Questions: Policy Gradient Methods

5 questions to test your understanding

Score: 0 / 5
Question 1 Multiple Choice

An actor-critic agent in state s_t takes action a_t and receives a total return G_t = 10. The critic's value estimate for that state is V(s_t) = 9.5. How does the actor update its policy?

AIt strongly increases the probability of a_t, because G_t = 10 is a large positive return
BIt slightly increases the probability of a_t, because the advantage A_t = G_t − V(s_t) = 0.5 is small but positive
CIt decreases the probability of a_t, because V(s_t) = 9.5 indicates the state is already high-value and this action underperformed
DIt does not update, because a_t produced a return above the value estimate and no correction is needed
Question 2 Multiple Choice

Why are policy gradient methods generally preferred over value-based methods like Q-learning for tasks with continuous action spaces?

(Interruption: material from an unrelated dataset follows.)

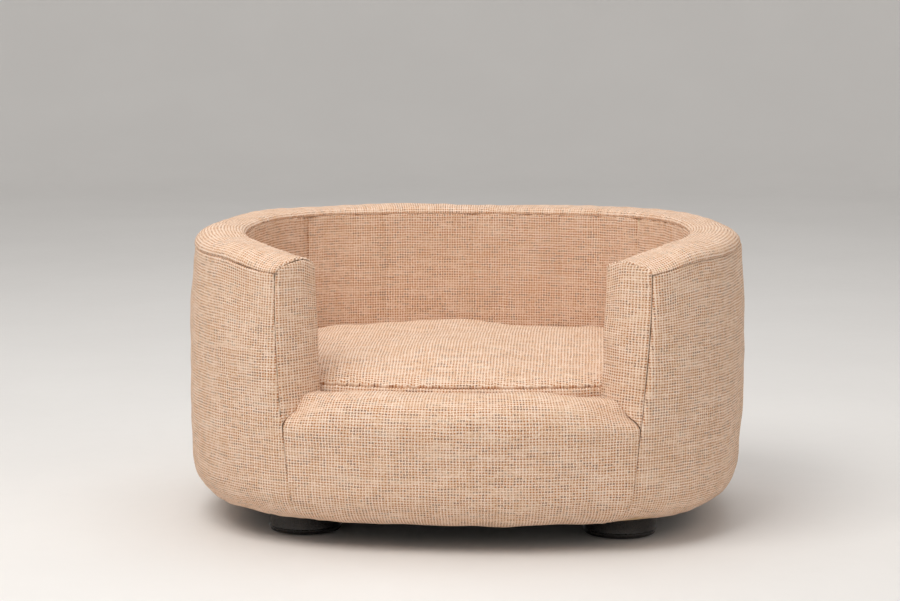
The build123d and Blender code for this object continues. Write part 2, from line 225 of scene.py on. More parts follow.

APolicy gradient methods are guaranteed to converge to the globally optimal policy, while Q-learning may converge to suboptimal policies
BValue-based methods require enumerating all possible actions to select the maximum Q-value, which is infeasible when actions are continuous
CPolicy gradient methods do not require a reward signal, making them more versatile
DQ-learning cannot handle stochastic environments, while policy gradients can
Question 3 True / False

REINFORCE is considered a biased gradient estimator because the return G_t is computed from a single sampled trajectory rather than the true expected return.

TTrue
FFalse
Question 4 True / False

Subtracting a learned value baseline V(s_t) from the return G_t in a policy gradient update reduces variance in the gradient estimate without changing the expected (average) direction of the update.

TTrue
FFalse
Question 5 Short Answer

Explain in your own words what the advantage A_t = G_t − V(s_t) measures, and why using it instead of the raw return G_t makes policy gradient updates more informative and stable.